● Task prompt
What follows is a set of records, each of which is to be written out exactly.

====

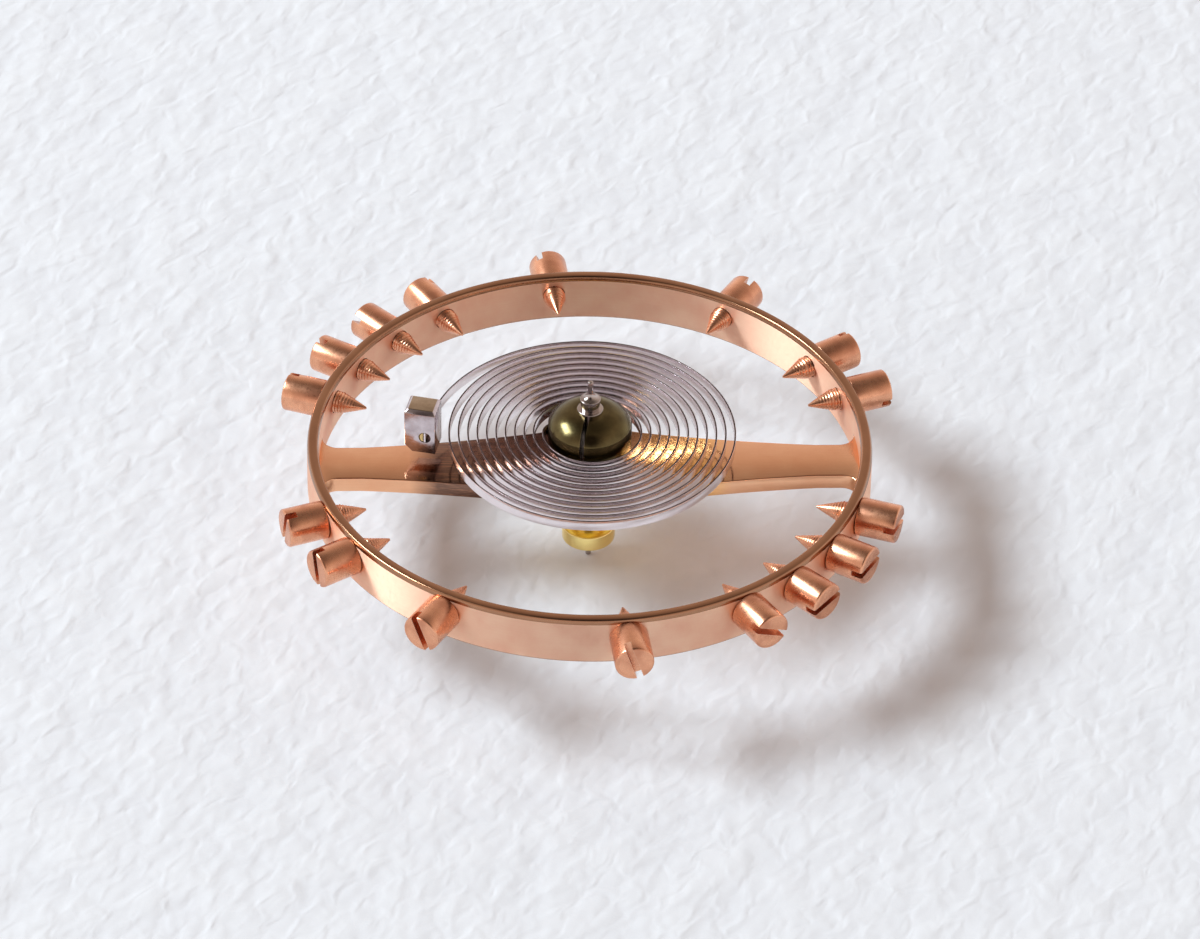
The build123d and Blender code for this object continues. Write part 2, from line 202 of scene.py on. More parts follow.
# Values that the pieces share
up = Vector((0, 0, 1))
cut_overrun = 0.1
edge_steps = 3
seat_clearance = 0.005
inner_radius = rim_radius - rim_thickness
rim_top = wheel_high.z
rim_bottom = wheel_low.z
arm_top = rim_top - arm_drop
arm_bottom = arm_top - arm_thickness
screw_level = rim_top - screw_drop
spring_level = (spring_low.z + spring_high.z) / 2
strip_height = spring_high.z - spring_low.z
collet_radius = collet_high.x
collet_wall_top = collet_low.z + (collet_high.z - collet_low.z) * collet_wall_rise_share
pin_hole_radius = hypot(strip_height, strip_thickness) / 2 + strip_hole_clearance

screw_step = (180.0 - 2 * screw_start_angle) / (len(screw_place_pattern) - 1)
half_angles = [
    screw_start_angle + place * screw_step
    for place, mark in enumerate(screw_place_pattern)
    if mark == "x"
]
screw_angles = half_angles + [angle + 180.0 for angle in half_angles]


# Helpers for shapes
def direction(angle):
    """Unit vector in the wheel's plane at this angle."""
    return Vector((cos(radians(angle)), sin(radians(angle)), 0.0))


def sideways(outwards):
    """The way to the left of this one in the wheel's plane."""
    return Vector((-outwards.y, outwards.x, 0))


def spread(first, last, steps):
    """Values from the first to the last in this many equal steps, both ends included."""
    return [first + (last - first) * step / steps for step in range(steps + 1)]


def circle(radius, segments, level):
    """Points of a level circle about the Z axis."""
    return [direction(angle) * radius + up * level for angle in spread(0, 360, segments)[:-1]]


def arc_points(centre, radius, first, sweep, steps):
    """Points of an arc in the plane, both ends included."""
    return [
        (centre[0] + radius * cos(radians(angle)), centre[1] + radius * sin(radians(angle)))
        for angle in spread(first, first + sweep, steps)
    ]


def arc_through(start, middle, end, steps):
    """Points of the arc through three points, both ends included."""
    ax, ay = start
    bx, by = middle
    cx, cy = end
    scale = 2 * (ax * (by - cy) + bx * (cy - ay) + cx * (ay - by))
    a_square, b_square, c_square = ax * ax + ay * ay, bx * bx + by * by, cx * cx + cy * cy
    x = (a_square * (by - cy) + b_square * (cy - ay) + c_square * (ay - by)) / scale
    y = (a_square * (cx - bx) + b_square * (ax - cx) + c_square * (bx - ax)) / scale
    first = degrees(atan2(ay - y, ax - x))
    passing = (degrees(atan2(by - y, bx - x)) - first) % 360
    sweep = (degrees(atan2(cy - y, cx - x)) - first) % 360
    if passing > sweep:
        sweep -= 360
    return arc_points((x, y), hypot(ax - x, ay - y), first, sweep, steps)


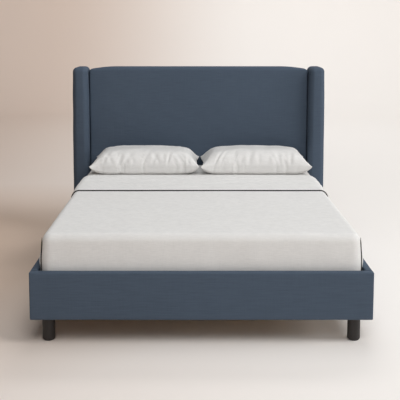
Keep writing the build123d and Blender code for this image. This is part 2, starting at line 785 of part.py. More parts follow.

====

● Solution to this problem
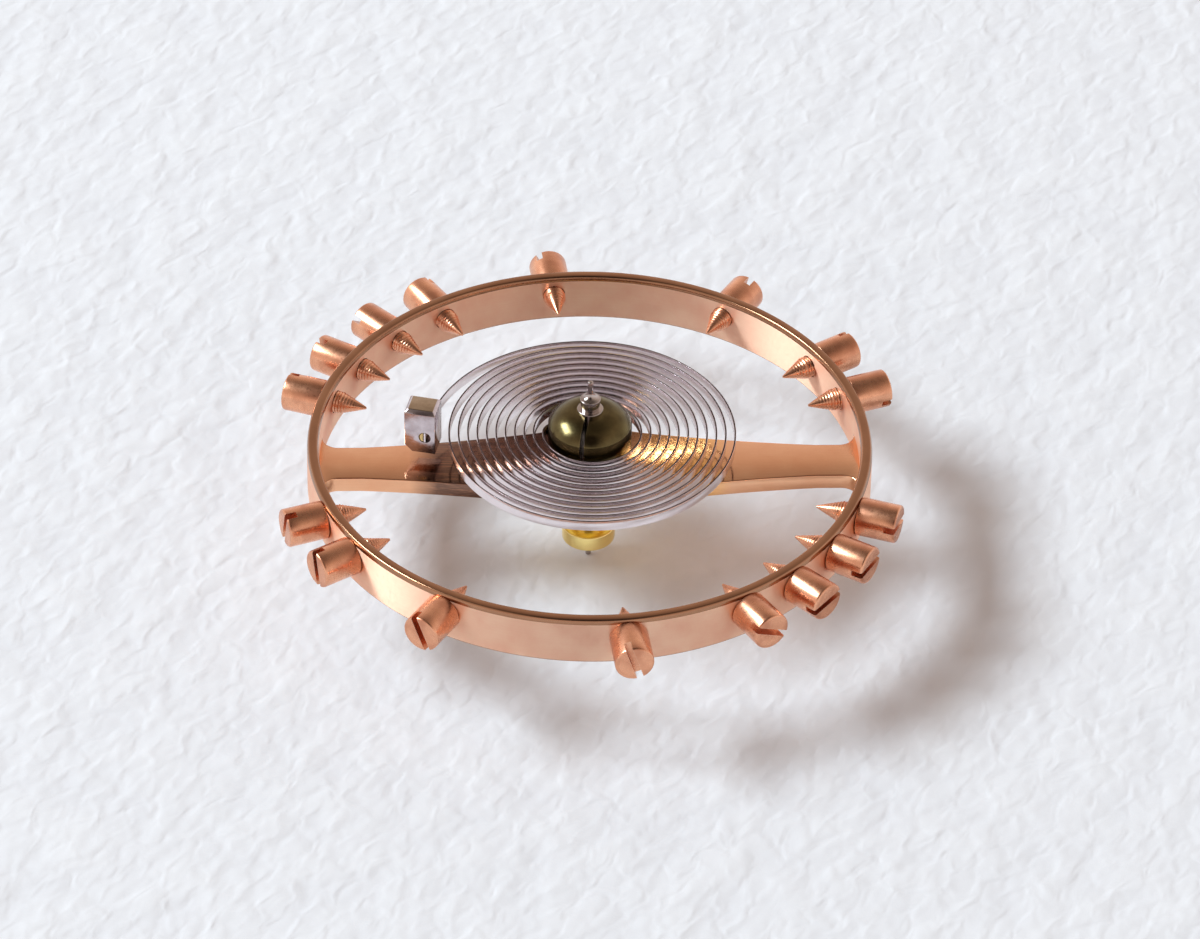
The build123d and Blender code for this object continues. Write part 2, from line 202 of scene.py on. More parts follow.
# Values that the pieces share
up = Vector((0, 0, 1))
cut_overrun = 0.1
edge_steps = 3
seat_clearance = 0.005
inner_radius = rim_radius - rim_thickness
rim_top = wheel_high.z
rim_bottom = wheel_low.z
arm_top = rim_top - arm_drop
arm_bottom = arm_top - arm_thickness
screw_level = rim_top - screw_drop
spring_level = (spring_low.z + spring_high.z) / 2
strip_height = spring_high.z - spring_low.z
collet_radius = collet_high.x
collet_wall_top = collet_low.z + (collet_high.z - collet_low.z) * collet_wall_rise_share
pin_hole_radius = hypot(strip_height, strip_thickness) / 2 + strip_hole_clearance

screw_step = (180.0 - 2 * screw_start_angle) / (len(screw_place_pattern) - 1)
half_angles = [
    screw_start_angle + place * screw_step
    for place, mark in enumerate(screw_place_pattern)
    if mark == "x"
]
screw_angles = half_angles + [angle + 180.0 for angle in half_angles]


# Helpers for shapes
def direction(angle):
    """Unit vector in the wheel's plane at this angle."""
    return Vector((cos(radians(angle)), sin(radians(angle)), 0.0))


def sideways(outwards):
    """The way to the left of this one in the wheel's plane."""
    return Vector((-outwards.y, outwards.x, 0))


def spread(first, last, steps):
    """Values from the first to the last in this many equal steps, both ends included."""
    return [first + (last - first) * step / steps for step in range(steps + 1)]


def circle(radius, segments, level):
    """Points of a level circle about the Z axis."""
    return [direction(angle) * radius + up * level for angle in spread(0, 360, segments)[:-1]]


def arc_points(centre, radius, first, sweep, steps):
    """Points of an arc in the plane, both ends included."""
    return [
        (centre[0] + radius * cos(radians(angle)), centre[1] + radius * sin(radians(angle)))
        for angle in spread(first, first + sweep, steps)
    ]


def arc_through(start, middle, end, steps):
    """Points of the arc through three points, both ends included."""
    ax, ay = start
    bx, by = middle
    cx, cy = end
    scale = 2 * (ax * (by - cy) + bx * (cy - ay) + cx * (ay - by))
    a_square, b_square, c_square = ax * ax + ay * ay, bx * bx + by * by, cx * cx + cy * cy
    x = (a_square * (by - cy) + b_square * (cy - ay) + c_square * (ay - by)) / scale
    y = (a_square * (cx - bx) + b_square * (ax - cx) + c_square * (bx - ax)) / scale
    first = degrees(atan2(ay - y, ax - x))
    passing = (degrees(atan2(by - y, bx - x)) - first) % 360
    sweep = (degrees(atan2(cy - y, cx - x)) - first) % 360
    if passing > sweep:
        sweep -= 360
    return arc_points((x, y), hypot(ax - x, ay - y), first, sweep, steps)


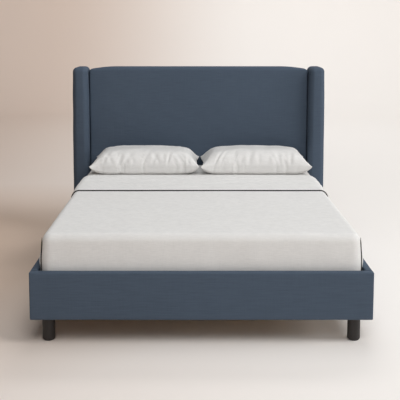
Keep writing the build123d and Blender code for this image. This is part 2, starting at line 785 of part.py. More parts follow.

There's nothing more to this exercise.